§ EXERCISE BRIEF: Write out all of the lines below, exactly and completely.

§ RECORDED DATA:
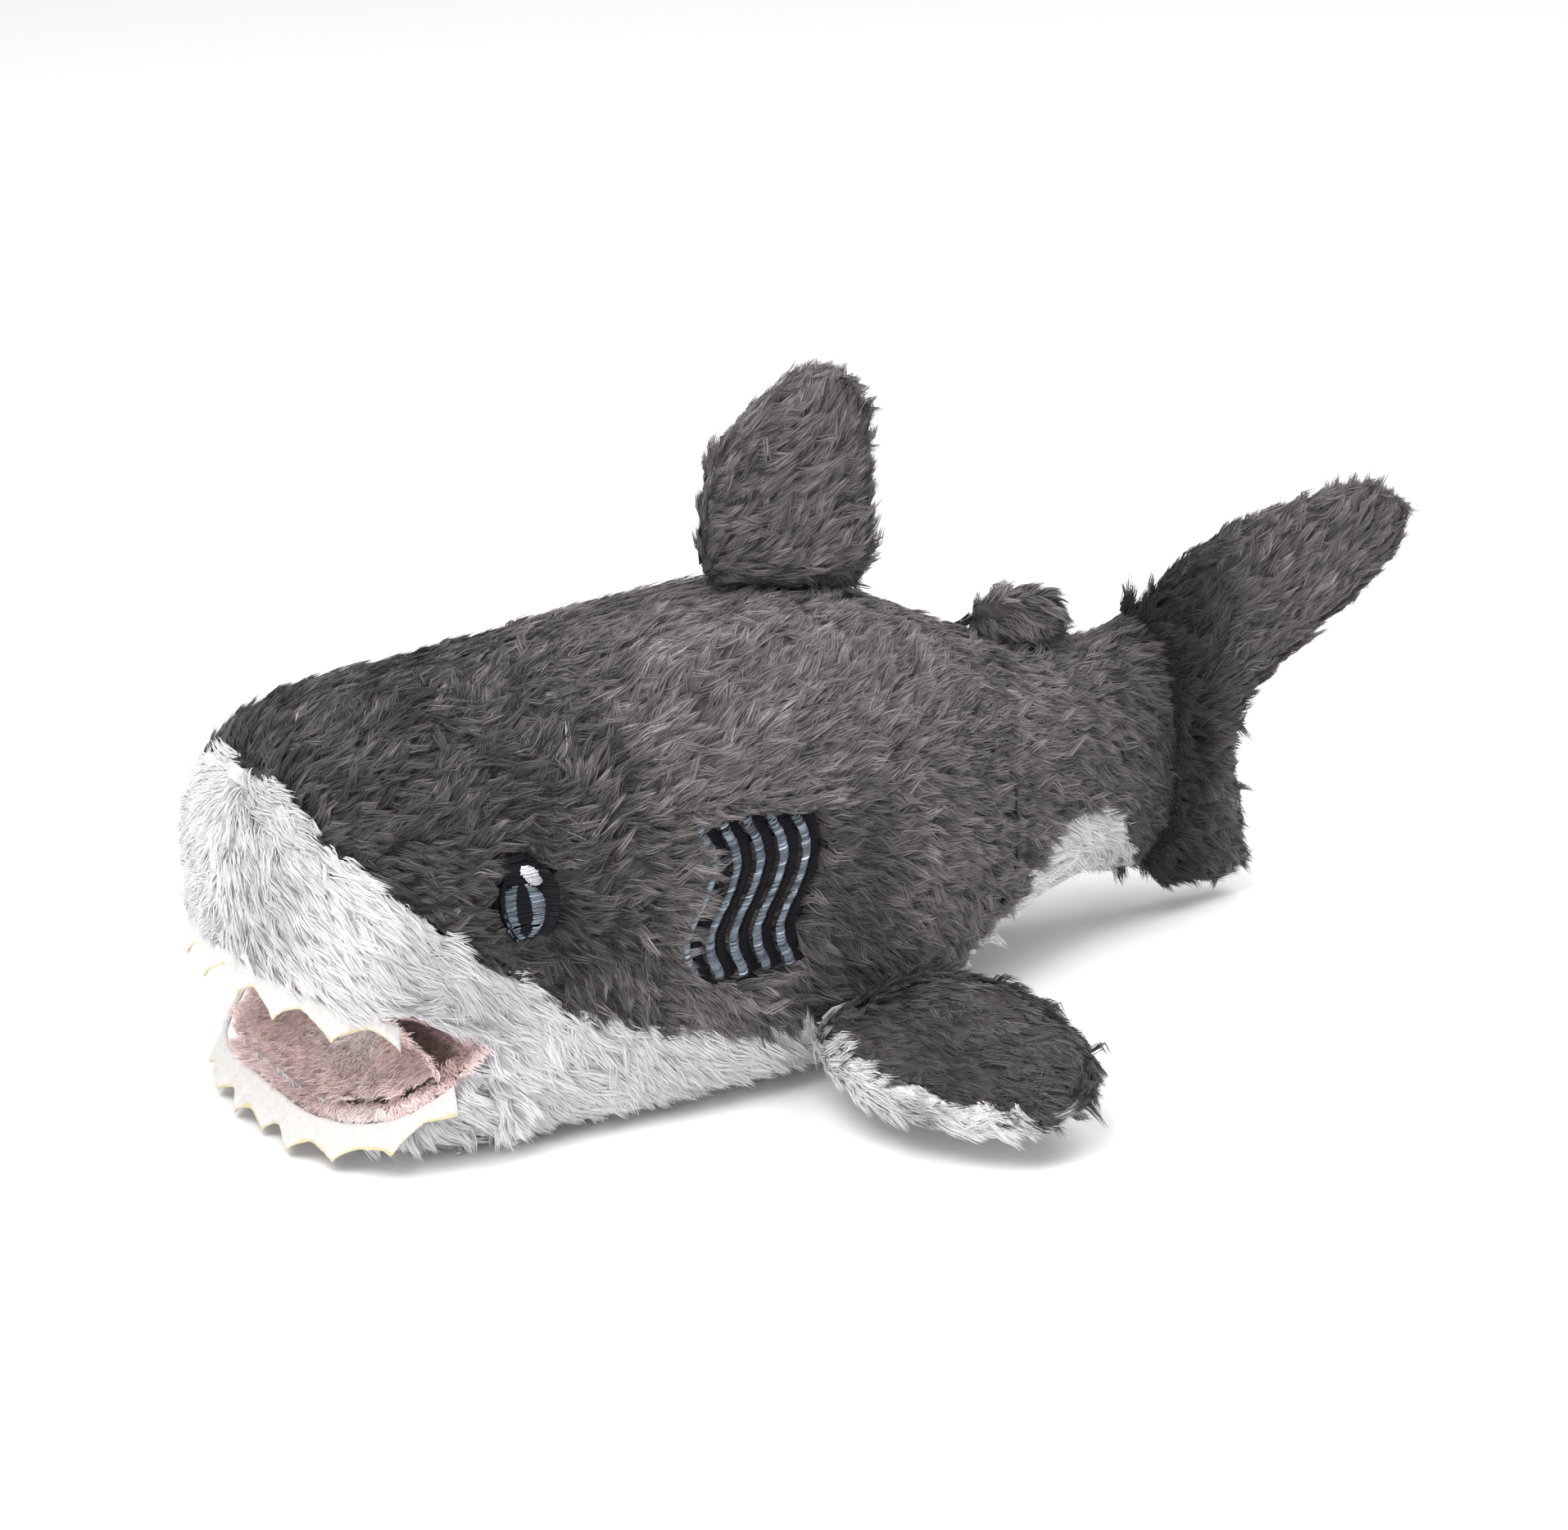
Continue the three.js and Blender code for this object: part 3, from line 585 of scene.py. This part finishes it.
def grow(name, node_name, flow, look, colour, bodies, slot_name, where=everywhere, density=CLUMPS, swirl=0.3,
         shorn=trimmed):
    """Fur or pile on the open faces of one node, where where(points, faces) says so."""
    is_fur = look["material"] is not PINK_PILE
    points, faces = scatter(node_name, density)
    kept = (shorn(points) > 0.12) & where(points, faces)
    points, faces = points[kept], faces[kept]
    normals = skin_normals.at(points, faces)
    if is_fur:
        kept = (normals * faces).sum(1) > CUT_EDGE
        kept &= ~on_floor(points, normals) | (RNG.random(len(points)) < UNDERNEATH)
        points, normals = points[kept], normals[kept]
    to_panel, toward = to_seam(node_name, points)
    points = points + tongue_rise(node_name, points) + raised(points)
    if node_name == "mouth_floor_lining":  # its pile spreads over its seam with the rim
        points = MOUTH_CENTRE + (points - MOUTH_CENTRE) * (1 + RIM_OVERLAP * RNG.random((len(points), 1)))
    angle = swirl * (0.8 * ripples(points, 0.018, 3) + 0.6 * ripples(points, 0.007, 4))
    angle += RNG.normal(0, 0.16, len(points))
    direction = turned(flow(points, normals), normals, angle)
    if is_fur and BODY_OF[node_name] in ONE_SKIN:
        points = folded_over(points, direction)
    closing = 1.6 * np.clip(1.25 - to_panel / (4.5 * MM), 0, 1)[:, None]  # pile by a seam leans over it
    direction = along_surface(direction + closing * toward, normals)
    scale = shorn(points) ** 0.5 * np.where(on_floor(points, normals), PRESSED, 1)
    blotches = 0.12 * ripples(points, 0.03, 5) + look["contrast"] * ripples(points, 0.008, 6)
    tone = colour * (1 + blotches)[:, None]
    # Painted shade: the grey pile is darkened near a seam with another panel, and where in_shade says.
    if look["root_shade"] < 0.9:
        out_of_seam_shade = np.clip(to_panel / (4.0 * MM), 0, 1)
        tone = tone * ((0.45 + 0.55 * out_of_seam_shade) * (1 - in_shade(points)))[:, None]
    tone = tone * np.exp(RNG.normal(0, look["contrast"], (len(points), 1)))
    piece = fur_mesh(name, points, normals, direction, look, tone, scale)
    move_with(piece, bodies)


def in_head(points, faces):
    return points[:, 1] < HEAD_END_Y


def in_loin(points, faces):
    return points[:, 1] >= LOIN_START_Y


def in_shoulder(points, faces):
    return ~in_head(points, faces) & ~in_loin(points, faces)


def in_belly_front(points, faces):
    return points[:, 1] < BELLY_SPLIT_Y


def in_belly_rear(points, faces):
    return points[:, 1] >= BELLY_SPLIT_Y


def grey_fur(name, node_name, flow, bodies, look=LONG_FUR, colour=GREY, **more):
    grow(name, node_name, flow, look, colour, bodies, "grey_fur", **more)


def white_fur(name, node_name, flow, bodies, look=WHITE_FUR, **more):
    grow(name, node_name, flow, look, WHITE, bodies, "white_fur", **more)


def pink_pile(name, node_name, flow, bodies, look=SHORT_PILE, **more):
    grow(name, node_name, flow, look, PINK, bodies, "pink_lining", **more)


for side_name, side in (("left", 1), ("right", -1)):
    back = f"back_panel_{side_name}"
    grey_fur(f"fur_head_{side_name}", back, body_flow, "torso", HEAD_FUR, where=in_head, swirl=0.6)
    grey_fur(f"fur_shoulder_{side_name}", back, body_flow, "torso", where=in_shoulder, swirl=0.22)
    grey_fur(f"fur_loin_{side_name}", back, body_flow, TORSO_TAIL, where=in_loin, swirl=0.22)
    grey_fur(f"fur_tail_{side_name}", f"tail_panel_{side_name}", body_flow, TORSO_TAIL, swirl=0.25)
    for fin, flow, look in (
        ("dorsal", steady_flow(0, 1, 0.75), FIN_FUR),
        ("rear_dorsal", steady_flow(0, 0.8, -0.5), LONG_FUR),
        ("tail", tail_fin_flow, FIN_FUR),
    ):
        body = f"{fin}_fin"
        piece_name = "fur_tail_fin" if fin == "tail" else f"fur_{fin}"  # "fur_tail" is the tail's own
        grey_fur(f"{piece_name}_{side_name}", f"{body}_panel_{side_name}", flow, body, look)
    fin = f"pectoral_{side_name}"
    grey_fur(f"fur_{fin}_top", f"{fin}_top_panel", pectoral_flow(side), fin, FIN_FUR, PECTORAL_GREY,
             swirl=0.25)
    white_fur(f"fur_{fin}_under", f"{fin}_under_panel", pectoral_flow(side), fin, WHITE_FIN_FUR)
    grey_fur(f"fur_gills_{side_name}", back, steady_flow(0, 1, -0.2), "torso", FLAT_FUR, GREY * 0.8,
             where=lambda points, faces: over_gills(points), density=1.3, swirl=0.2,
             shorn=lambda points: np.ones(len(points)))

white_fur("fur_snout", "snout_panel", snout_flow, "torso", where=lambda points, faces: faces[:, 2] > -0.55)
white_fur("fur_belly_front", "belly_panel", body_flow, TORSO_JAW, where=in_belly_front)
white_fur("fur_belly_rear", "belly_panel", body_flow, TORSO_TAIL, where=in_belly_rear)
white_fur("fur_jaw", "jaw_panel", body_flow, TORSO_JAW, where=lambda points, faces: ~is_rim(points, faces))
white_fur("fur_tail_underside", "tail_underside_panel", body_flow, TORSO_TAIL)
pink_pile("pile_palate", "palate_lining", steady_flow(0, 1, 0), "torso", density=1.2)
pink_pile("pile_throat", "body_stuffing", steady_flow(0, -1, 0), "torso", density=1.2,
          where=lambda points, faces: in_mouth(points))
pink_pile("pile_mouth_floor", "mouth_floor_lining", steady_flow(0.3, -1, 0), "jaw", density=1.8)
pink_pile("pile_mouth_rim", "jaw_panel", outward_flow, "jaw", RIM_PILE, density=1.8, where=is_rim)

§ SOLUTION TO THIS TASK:
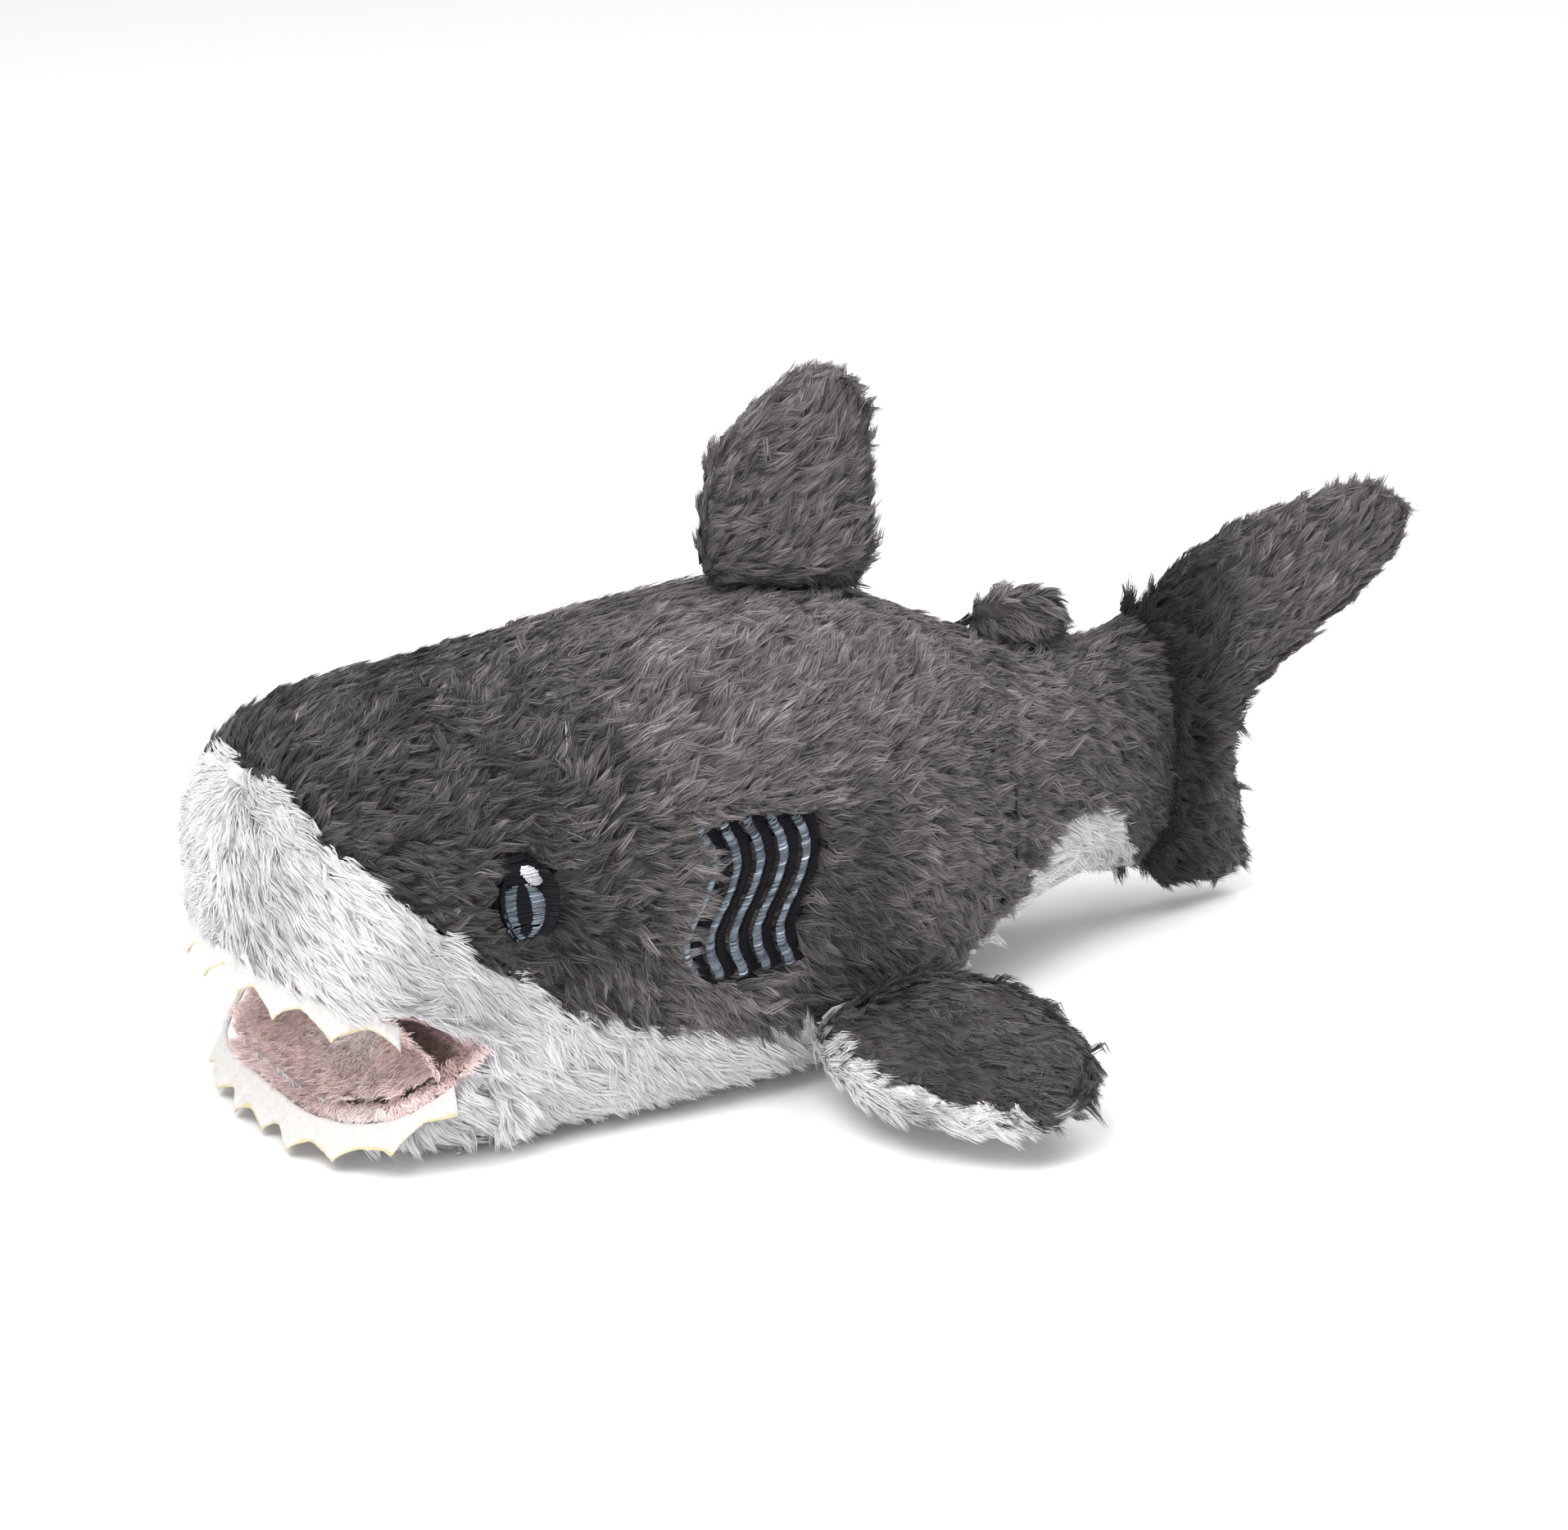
Continue the three.js and Blender code for this object: part 3, from line 585 of scene.py. This part finishes it.
def grow(name, node_name, flow, look, colour, bodies, slot_name, where=everywhere, density=CLUMPS, swirl=0.3,
         shorn=trimmed):
    """Fur or pile on the open faces of one node, where where(points, faces) says so."""
    is_fur = look["material"] is not PINK_PILE
    points, faces = scatter(node_name, density)
    kept = (shorn(points) > 0.12) & where(points, faces)
    points, faces = points[kept], faces[kept]
    normals = skin_normals.at(points, faces)
    if is_fur:
        kept = (normals * faces).sum(1) > CUT_EDGE
        kept &= ~on_floor(points, normals) | (RNG.random(len(points)) < UNDERNEATH)
        points, normals = points[kept], normals[kept]
    to_panel, toward = to_seam(node_name, points)
    points = points + tongue_rise(node_name, points) + raised(points)
    if node_name == "mouth_floor_lining":  # its pile spreads over its seam with the rim
        points = MOUTH_CENTRE + (points - MOUTH_CENTRE) * (1 + RIM_OVERLAP * RNG.random((len(points), 1)))
    angle = swirl * (0.8 * ripples(points, 0.018, 3) + 0.6 * ripples(points, 0.007, 4))
    angle += RNG.normal(0, 0.16, len(points))
    direction = turned(flow(points, normals), normals, angle)
    if is_fur and BODY_OF[node_name] in ONE_SKIN:
        points = folded_over(points, direction)
    closing = 1.6 * np.clip(1.25 - to_panel / (4.5 * MM), 0, 1)[:, None]  # pile by a seam leans over it
    direction = along_surface(direction + closing * toward, normals)
    scale = shorn(points) ** 0.5 * np.where(on_floor(points, normals), PRESSED, 1)
    blotches = 0.12 * ripples(points, 0.03, 5) + look["contrast"] * ripples(points, 0.008, 6)
    tone = colour * (1 + blotches)[:, None]
    # Painted shade: the grey pile is darkened near a seam with another panel, and where in_shade says.
    if look["root_shade"] < 0.9:
        out_of_seam_shade = np.clip(to_panel / (4.0 * MM), 0, 1)
        tone = tone * ((0.45 + 0.55 * out_of_seam_shade) * (1 - in_shade(points)))[:, None]
    tone = tone * np.exp(RNG.normal(0, look["contrast"], (len(points), 1)))
    piece = fur_mesh(name, points, normals, direction, look, tone, scale)
    move_with(piece, bodies)


def in_head(points, faces):
    return points[:, 1] < HEAD_END_Y


def in_loin(points, faces):
    return points[:, 1] >= LOIN_START_Y


def in_shoulder(points, faces):
    return ~in_head(points, faces) & ~in_loin(points, faces)


def in_belly_front(points, faces):
    return points[:, 1] < BELLY_SPLIT_Y


def in_belly_rear(points, faces):
    return points[:, 1] >= BELLY_SPLIT_Y


def grey_fur(name, node_name, flow, bodies, look=LONG_FUR, colour=GREY, **more):
    grow(name, node_name, flow, look, colour, bodies, "grey_fur", **more)


def white_fur(name, node_name, flow, bodies, look=WHITE_FUR, **more):
    grow(name, node_name, flow, look, WHITE, bodies, "white_fur", **more)


def pink_pile(name, node_name, flow, bodies, look=SHORT_PILE, **more):
    grow(name, node_name, flow, look, PINK, bodies, "pink_lining", **more)


for side_name, side in (("left", 1), ("right", -1)):
    back = f"back_panel_{side_name}"
    grey_fur(f"fur_head_{side_name}", back, body_flow, "torso", HEAD_FUR, where=in_head, swirl=0.6)
    grey_fur(f"fur_shoulder_{side_name}", back, body_flow, "torso", where=in_shoulder, swirl=0.22)
    grey_fur(f"fur_loin_{side_name}", back, body_flow, TORSO_TAIL, where=in_loin, swirl=0.22)
    grey_fur(f"fur_tail_{side_name}", f"tail_panel_{side_name}", body_flow, TORSO_TAIL, swirl=0.25)
    for fin, flow, look in (
        ("dorsal", steady_flow(0, 1, 0.75), FIN_FUR),
        ("rear_dorsal", steady_flow(0, 0.8, -0.5), LONG_FUR),
        ("tail", tail_fin_flow, FIN_FUR),
    ):
        body = f"{fin}_fin"
        piece_name = "fur_tail_fin" if fin == "tail" else f"fur_{fin}"  # "fur_tail" is the tail's own
        grey_fur(f"{piece_name}_{side_name}", f"{body}_panel_{side_name}", flow, body, look)
    fin = f"pectoral_{side_name}"
    grey_fur(f"fur_{fin}_top", f"{fin}_top_panel", pectoral_flow(side), fin, FIN_FUR, PECTORAL_GREY,
             swirl=0.25)
    white_fur(f"fur_{fin}_under", f"{fin}_under_panel", pectoral_flow(side), fin, WHITE_FIN_FUR)
    grey_fur(f"fur_gills_{side_name}", back, steady_flow(0, 1, -0.2), "torso", FLAT_FUR, GREY * 0.8,
             where=lambda points, faces: over_gills(points), density=1.3, swirl=0.2,
             shorn=lambda points: np.ones(len(points)))

white_fur("fur_snout", "snout_panel", snout_flow, "torso", where=lambda points, faces: faces[:, 2] > -0.55)
white_fur("fur_belly_front", "belly_panel", body_flow, TORSO_JAW, where=in_belly_front)
white_fur("fur_belly_rear", "belly_panel", body_flow, TORSO_TAIL, where=in_belly_rear)
white_fur("fur_jaw", "jaw_panel", body_flow, TORSO_JAW, where=lambda points, faces: ~is_rim(points, faces))
white_fur("fur_tail_underside", "tail_underside_panel", body_flow, TORSO_TAIL)
pink_pile("pile_palate", "palate_lining", steady_flow(0, 1, 0), "torso", density=1.2)
pink_pile("pile_throat", "body_stuffing", steady_flow(0, -1, 0), "torso", density=1.2,
          where=lambda points, faces: in_mouth(points))
pink_pile("pile_mouth_floor", "mouth_floor_lining", steady_flow(0.3, -1, 0), "jaw", density=1.8)
pink_pile("pile_mouth_rim", "jaw_panel", outward_flow, "jaw", RIM_PILE, density=1.8, where=is_rim)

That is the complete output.